Met welke partners werk jullie aan dit project?
“Met elke positie in de keten hebben we een partner aan tafel – zoals te zien is in deze infographic. We zitten aan tafel met de eigenaren van het maaisel; de gemeenten Alphen a/d Rijn, Nieuwkoop, Kaag en Braassem, de provincie Zuid-Holland, Rijkswaterstaat en de Groenalliantie van Staatsbosbeheer. We werken samen met hun groenaannemers, loonwerkers, een coöperatie van boeren en technologiepartijen voor de bewerking van het bermmaaisel. En we gaan aan de slag met boeren, bouwaannemers en glastuinbouwbedrijven in het gebruik van de bodemverbeteraars, isolatiepanelen en substraatvervangers die geproduceerd gaan worden. Tot slot zijn ook de omgevingsdiensten en bijvoorbeeld de Hogeschool Leiden aangesloten.

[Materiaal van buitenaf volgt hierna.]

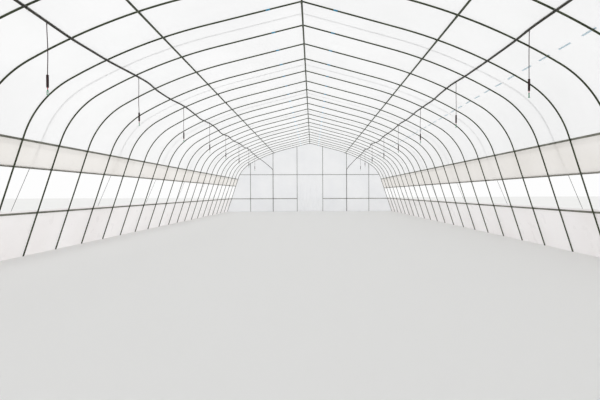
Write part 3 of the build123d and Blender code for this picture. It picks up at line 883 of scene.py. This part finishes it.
# Near door roll. The near doorway's curtain is rolled up from its foot and tied to the inner side of the
# head rail with three flat straps, so that the way in stays open.
door_roll_radius = 0.03
door_roll_overlap = 0.04
roll_turns = 15
roll_turn_steps = 16
roll_unevenness = 0.0012
roll_slide = 0.006
roll_share = 0.993
roll_core = 0.007
strap_width = 0.02
strap_thickness = 0.0012
strap_gap = 0.0004
strap_steps = 12
strap_reaches = (-0.5, 0.0, 0.5)
strap_blue = (0.04, 0.1, 0.24, 1)
strap_faded = (0.1, 0.19, 0.34, 1)
rail_place = -(half_length - 2 * pipe_radius - film_seam)
roll_rise = door_roll_radius - pipe_radius
roll_apart = door_roll_radius + pipe_radius + film_seam
roll_middle = Vector((0, rail_place + math.sqrt(roll_apart**2 - roll_rise**2), head_rail_height + roll_rise))
rail_middle = Vector((0, rail_place, head_rail_height))
roll_half_width = door_post_reach + door_roll_overlap


def rolled_point(column, reach):
    """Columns run out along the spiral, from the roll's core to its outside."""
    turns = column / roll_turn_steps
    radius = roll_core + (door_roll_radius - roll_core) * turns / roll_turns
    radius -= roll_unevenness * abs(noise.noise(Vector((reach * 5.0, turns * 0.9, 80.0))))
    angle = 2 * math.pi * turns
    slide = roll_slide * noise.noise(Vector((turns * 0.7, reach * 0.1, 85.0)))
    return roll_middle + Vector((reach + slide * reach, radius * math.cos(angle), radius * math.sin(angle)))


roll_reaches = [roll_half_width * (step / 20 - 1) * roll_share for step in range(41)]
door_roll = film_sheet("near_door_roll_sheet", roll_turn_steps * roll_turns + 1, roll_reaches, rolled_point,
                       gable_plastic)
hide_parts("near_door_roll")


def belt_round(first, first_radius, second, second_radius, reach):
    """Points of a belt pulled tight round two level pipes that run across the tunnel."""
    apart = second - first
    lean = math.atan2(apart.z, apart.y)
    open_angle = math.acos((first_radius - second_radius) / apart.length)
    points = []
    for middle, radius, start, turn in ((first, first_radius, lean + open_angle, 2 * (math.pi - open_angle)),
                                        (second, second_radius, lean - open_angle, 2 * open_angle)):
        for step in range(strap_steps + 1):
            angle = start + turn * step / strap_steps
            points.append(middle + Vector((reach, radius * math.cos(angle), radius * math.sin(angle))))
    return points


def flat_band_faces(count, closed):
    """Faces of a band with a flat rectangular section, from four edge lines of so many points each."""
    faces = []
    for first, second in ((0, 1), (1, 3), (3, 2), (2, 0)):
        for step in range(count if closed else count - 1):
            after = (step + 1) % count
            faces.append((first * count + step, first * count + after, second * count + after,
                          second * count + step))
    return faces


straps = []
for reach in strap_reaches:
    loops = []
    for edge in (-0.5, 0.5):
        for lift in (strap_gap, strap_thickness + strap_gap):
            loops.append(belt_round(rail_middle, pipe_radius + lift, roll_middle, door_roll_radius + lift,
                                    reach + edge * strap_width))
    straps.append(([point for loop in loops for point in loop], flat_band_faces(len(loops[0]), True)))
strap_weave = worn_surface("woven_strap", strap_blue, strap_faded, 50.0, 0.6, 0.85, 700.0, 0.0004)
show_piece("door_roll_straps", mesh_of("door_roll_straps", straps, strap_weave))


# End clamps. Short springy shells of grey plastic pipe snap over the end hoops, and hold the roof film and
# the gable film against them.
clamp_inside = 0.0145
clamp_thickness = 0.0016
clamp_length = 0.06
clamp_spacing = 0.55
clamp_margin = 0.25
clamp_open_angle = -62
clamp_wrap_angle = 214
clamp_steps = 12
clamp_grey = (0.32, 0.34, 0.35, 1)
clamp_pale = (0.45, 0.46, 0.46, 1)
clamp_plastic = worn_surface("grey_clamp_plastic", clamp_grey, clamp_pale, 40.0, 0.35, 0.55, 400.0, 0.0002)


def end_clamp(distance, end, side):
    """A shell that is open towards the inside of the tunnel, round the end hoop."""
    downward, outward = hoop_ways(distance, side)
    points = []
    for shift in (-0.5, 0.5):
        middle = hoop_point(distance + shift * clamp_length, 0, end * half_length, side)
        for radius in (clamp_inside, clamp_inside + clamp_thickness):
            for step in range(clamp_steps + 1):
                angle = math.radians(clamp_open_angle + clamp_wrap_angle * step / clamp_steps)
                out_way = outward * math.sin(angle) + along_tunnel * (end * math.cos(angle))
                points.append(middle + out_way * radius)
    count = clamp_steps + 1
    faces = flat_band_faces(count, False)
    faces += [tuple(edge * count + step for edge in (0, 1, 3, 2)) for step in (0, clamp_steps)]
    return points, faces


clamps = []
clamp_count = int((upper_lock - 2 * clamp_margin) / clamp_spacing)
for end in (-1, 1):
    for side in (-1, 1):
        for number in range(clamp_count):
            clamps.append(end_clamp(clamp_margin + clamp_spacing * number, end, side))
show_piece("end_clamps", mesh_of("end_clamps", clamps, clamp_plastic))


# Water hoses. A black plastic hose runs under each side of the roof, fed by a riser at the far gable and
# plugged at the near end. It is wired to every hoop together with a twisted line, and wavers in between.
hose_radius = 0.0125
tie_wire = 0.0009
line_radius = 0.002
line_turn_length = 0.04
line_step = 0.1
line_inset = 0.15
line_end_gap = 0.002
groove_share = 0.66
hose_dark = (0.016, 0.015, 0.011, 1)
hose_dusty = (0.045, 0.042, 0.03, 1)
line_grey = (0.24, 0.24, 0.21, 1)
line_pale = (0.55, 0.55, 0.5, 1)
hose_plastic = worn_surface("dusty_hose_plastic", hose_dark, hose_dusty, 16.0, 0.4, 0.65, 260.0, 0.0005)
line_twine = worn_surface("twisted_line_fibre", line_grey, line_pale, 60.0, 0.6, 0.9, 900.0, 0.0004)
dress(hose_plastic, "left_water_hose", "right_water_hose", "hose_end_plugs", "riser_pipes")


def middles_along(node, side, places):
    """The middles of a long CAD piece on one side, where it crosses planes across the tunnel."""
    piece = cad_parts[node]
    points = [piece.matrix_world @ vertex.co for vertex in piece.data.vertices]
    edges = [[points[index] for index in edge.vertices] for edge in piece.data.edges]
    edges = [(start, stop) for start, stop in edges if start.x * side > 0]
    middles = []
    for place in places:
        crossings = [start.lerp(stop, (place - start.y) / (stop.y - start.y)) for start, stop in edges
                     if (start.y - place) * (stop.y - place) < 0]
        spans = [(min(axis), max(axis)) for axis in zip(*crossings)]
        middles.append(Vector(((spans[0][0] + spans[0][1]) / 2, place, (spans[2][0] + spans[2][1]) / 2)))
    return middles


def hose_tie(hose_middle, side):
    """A loop of thin wire round a hoop and the hose that crosses under it, with its twisted ends."""
    flat = Vector((abs(hose_middle.x), 0, hose_middle.z)) - roof_centre
    slope = math.atan2(flat.x, flat.z)
    distance = roof_straight + roof_bend_radius * (slope - roof_pitch)
    depth = roof_bend_radius - flat.length
    downward, outward = hoop_ways(distance, side)
    crossing = hoop_point(distance, 0, hose_middle.y, side)
    over = pipe_radius + tie_wire
    round_hose = hose_radius + tie_wire
    half = [(0.2 * over, 0.6 * over, 0.8 * over), (0.6 * over, 1.02 * over, 0.1 * over),
            (0.9 * round_hose, 1.02 * over, -0.5 * depth), (1.04 * round_hose, 0.7 * over, -depth),
            (0.72 * round_hose, 0.25 * over, -depth - 0.76 * round_hose)]
    loop = [(0, 0, over)] + half + [(0, 0, -depth - 1.04 * round_hose)]
    loop += [(-along, -across, out) for along, across, out in reversed(half)] + [(0, 0, over)]
    shapes = []
    for path in (loop, [(0, 0, -depth - round_hose), (0.003, 0.002, -depth - round_hose - 0.012),
                        (0.009, 0.004, -depth - round_hose - 0.02)]):
        wire = [crossing + downward * along + along_tunnel * across + outward * out
                for along, across, out in path]
        shapes.append(tube_rings(wire, tie_wire, 4))
    return shapes


ties = []
for side, side_name in both_sides:
    for hose_middle in middles_along(f"{side_name}_water_hose", side, hoop_places()[1:-1]):
        ties += hose_tie(hose_middle, side)
show_piece("hose_ties", mesh_of("hose_ties", ties, wire_zinc))


def laid_rope(path, radius, strands, turn_length, steps_in_turn):
    """Points and faces of a twisted rope along a path: a tube with a lobe for each of its strands."""
    lengths = [0.0]
    for before, after in zip(path, path[1:]):
        lengths.append(lengths[-1] + (after - before).length)
    rings = max(2, round(lengths[-1] / turn_length * steps_in_turn))
    middles = []
    piece = 0
    for ring in range(rings + 1):
        along = lengths[-1] * ring / rings
        while piece < len(path) - 2 and lengths[piece + 1] < along:
            piece += 1
        share = (along - lengths[piece]) / (lengths[piece + 1] - lengths[piece])
        middles.append(path[piece].lerp(path[piece + 1], share))
    sides = 2 * strands

    def lobe(ring, corner):
        turn = corner / sides + ring / steps_in_turn
        return 2 * math.pi * turn, radius * (1.0 if corner % 2 else groove_share)

    return swept(middles, sides, lobe)


lines = []
line_start = line_inset + line_end_gap - half_length
line_run = half_length - hoop_spacing - line_end_gap - line_start
line_count = round((2 * half_length - hoop_spacing - line_inset) / line_step)
line_places = [line_start + line_run * step / line_count for step in range(line_count + 1)]
for side in (-1, 1):
    middles = middles_along("hose_lines", side, line_places)
    lines.append(laid_rope(middles, line_radius, 2, line_turn_length, 6))
twisted_lines = show_piece("twisted_lines", mesh_of("twisted_lines", lines, line_twine, 80))
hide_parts("hose_lines")


# Take-off fittings. A small barbed plastic fitting is pushed into the hose's underside above each drop,
# and the drop's tube is pushed over its lower barb.
take_off_profile = [(0.0022, 0.0008), (0.0056, 0.0), (0.006, -0.0012), (0.006, -0.0034), (0.0038, -0.0042)]
take_off_profile += [(0.0038, -0.0092), (0.0058, -0.0098), (0.006, -0.0108), (0.006, -0.0128)]
take_off_profile += [(0.0046, -0.0136), (0.0044, -0.0185), (0.0037, -0.02)]
take_offs = []
for top in tops_of("drop_fittings"):
    points, faces = turned(take_off_profile, 14)
    take_offs.append(([top + Vector(point) for point in points], faces))
take_off_mesh = mesh_of("take_off_fittings", take_offs, tube_plastic)
take_off_fittings = show_piece("take_off_fittings", take_off_mesh)
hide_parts("drop_fittings")


# Hold-down ropes and pegs. A three-strand rope over every third bay presses the film down against the wind,
# and is wound round a steel peg driven into the ground at each side.
rope_radius = 0.004
rope_turn_length = 0.05
rope_stand_off = 0.17
rope_end_height = 0.045
peg_radius = 0.008
peg_turns = 1.75
winding_rise = 0.018
winding_steps = 24
rope_steps = 60
rope_grey = (0.09, 0.092, 0.09, 1)
rope_pale = (0.2, 0.205, 0.2, 1)
peg_rust = (0.09, 0.05, 0.03, 1)
peg_steel = (0.2, 0.19, 0.17, 1)
rope_fibre = worn_surface("twisted_rope_fibre", rope_grey, rope_pale, 35.0, 0.7, 0.95, 900.0, 0.0005)
peg_finish = worn_surface("rusty_peg_steel", peg_rust, peg_steel, 60.0, 0.5, 0.8, 400.0, 0.0006)
dress(peg_finish, "rope_pegs")

rope_foot_reach = half_span + rope_stand_off * math.cos(leg_lean)
rope_bottom = Vector((rope_foot_reach, 0, rope_stand_off * math.sin(leg_lean)))
rope_bottom += Vector((-math.tan(leg_lean), 0, 1)) * (rope_end_height - rope_bottom.z)
rope_out = film_rest - rope_dip + rope_radius
to_bottom = rope_bottom - shoulder_centre
leave_turn = math.acos((shoulder_radius + rope_out) / to_bottom.length)
leave_slope = math.atan2(to_bottom.x, to_bottom.z) - leave_turn
leave_distance = roof_arc_end + shoulder_radius * (leave_slope - shoulder_end_slope)
half_rope = [hoop_point(leave_distance * step / rope_steps, rope_out, 0) for step in range(1, rope_steps + 1)]
half_rope.append(rope_bottom)
peg_middle = rope_bottom + Vector((rope_radius + peg_radius, 0, 0))
for step in range(1, winding_steps + 1):
    angle = math.pi + 2 * math.pi * peg_turns * step / winding_steps
    winding = Vector((math.cos(angle), math.sin(angle), 0)) * (peg_radius + rope_radius)
    half_rope.append(peg_middle + winding + Vector((0, 0, winding_rise * step / winding_steps)))
ridge_top = Vector((0, 0, ridge_height - ridge_drop + rope_out))
rope_path = [Vector((-point.x, point.y, point.z)) for point in reversed(half_rope)] + [ridge_top] + half_rope
rope_shapes = [laid_rope(rope_path, rope_radius, 3, rope_turn_length, 6)]
rope_mesh = mesh_of("hold_down_rope", rope_shapes, rope_fibre, 80)
for number, place in enumerate(rope_places(), start=1):
    rope = show_piece(f"hold_down_rope_{number}", rope_mesh, (0, place, 0))
    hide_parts("hold_down_ropes")


# Floor. A plain pale floor, which isn't part of the tunnel. It is level with the hoops' feet, and so wide
# that its far edge lies near the horizon.
floor_size = 160.0
floor_grey = (0.78, 0.78, 0.77, 1)
floor_roughness = 0.9
floor_paint, floor_nodes = new_material("pale_floor")[:2]
floor_nodes["Principled BSDF"].inputs["Base Color"].default_value = floor_grey
floor_nodes["Principled BSDF"].inputs["Roughness"].default_value = floor_roughness
floor_corners = [(x * floor_size / 2, y * floor_size / 2, 0) for x, y in ((-1, -1), (1, -1), (1, 1), (-1, 1))]
floor = bpy.data.objects.new("floor", mesh_of("floor", [(floor_corners, [(0, 1, 2, 3)])], floor_paint))
bpy.context.scene.collection.objects.link(floor)


# Light. A bright even sky with a wide soft sun high on the left, as on a thinly clouded day. The picture
# shows the colours as they are lit, without a film-like curve.
sky_strength = 0.99
sun_strength = 0.4
sun_spread = math.radians(50)
sun_turn = (math.radians(20), math.radians(-28), 0)
sky = bpy.data.worlds.new("bright_sky")
sky.use_nodes = True
sky.node_tree.nodes["Background"].inputs["Color"].default_value = (1.0, 1.0, 1.0, 1)
sky.node_tree.nodes["Background"].inputs["Strength"].default_value = sky_strength
bpy.context.scene.world = sky
sun_data = bpy.data.lights.new("soft_sun", "SUN")
sun_data.energy = sun_strength
sun_data.angle = sun_spread
sun = bpy.data.objects.new("soft_sun", sun_data)
sun.rotation_euler = sun_turn
bpy.context.scene.collection.objects.link(sun)
bpy.context.scene.view_settings.view_transform = "Standard"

Wat is de droom met dit project?
“We gingen in gesprek met mensen uit de regio. Die inzichten hebben we gebruikt als inspiratie voor onze droom voor Rijnland. Een regio waarin zowel de boer, de burgers, als de recreant zich thuis voelt in de buitenruimte. Een plek waar water, stad en land samenvlechten. Je kunt hier dichtbij je werk wonen, maar tegelijkertijd ook van de natuur en het open landschap genieten. We willen dat mensen zich over 10 jaar nog net zo thuis voelen in de regio, maar dan wel in een situatie waarin de ecologische en economische waarden beter in balans zijn. Denk aan de terugkeer van de grutto, of een betere bodemkwaliteit en biodiversiteit.”
Wat gaat goed en minder goed bij de projectplannen?
“Door de aanhoudende hoge opkomst tijdens de drie netwerkbijeenkomsten in Woubrugge toonden de partijen commitment en de behoefte om een toekomstbestendige circulaire keten te ontwikkelen voor natuurlijke reststromen in de regio. Hierdoor zijn we echt tot een plan gekomen waar iedereen zich volgens mij in herkend. Alleen, door de drukte van de dagelijkse gang van zaken binnen alle partijen, kan de inzet niet altijd verzilverd worden tot een formele samenwerkingsovereenkomst. Ook is het soms toch een uitdaging om alle volle agenda’s naast elkaar te leggen en te komen tot het schrijven van de aanvraag.”
Hoe helpt de provincie bij dit project?
“De drie netwerkbijeenkomsten zijn mede gefaciliteerd vanuit de provincie Zuid-Holland, dat hebben we samengedaan met het Vernieuwersnetwerk Natuurlijke Reststromen. Het netwerk bestaat inmiddels uit 200-300 leden afkomstig van allerlei bedrijven uit de publieke en private sector. Dat netwerk was er zonder de provincie niet gekomen. Naast de aanjagersrol, neemt de provincie ook een aantal plekken in de keten in. Zo zullen ze ook producten gaan afnemen die geproduceerd worden uit natuurlijke reststromen.”
Wat is er bereikt aan het einde van dit doorbraakproject?
“We willen het fundamenteel vernieuwend denken gaan toepassen op ons doen en op de manier waarop we ons organiseren. Bijvoorbeeld anders denken met betrekking tot de rol van een berm. Het Nederlandse landschap bestaat voor 2% uit bermen De oorspronkelijke rol is verkeersveiligheid. Maar wat als we deze bermen nu ook eens inzetten voor biodiversiteit, slaan we meerdere vliegen in één klap. Wat betreft de organisatie, hiervoor zoeken we naar een ‘common-owned’ organisatiemodel die een verdienmodel vertegenwoordigt waarin niet winst, maar juist waarde maximalisatie voor de regio. Die omslag moeten we kunnen bereiken.”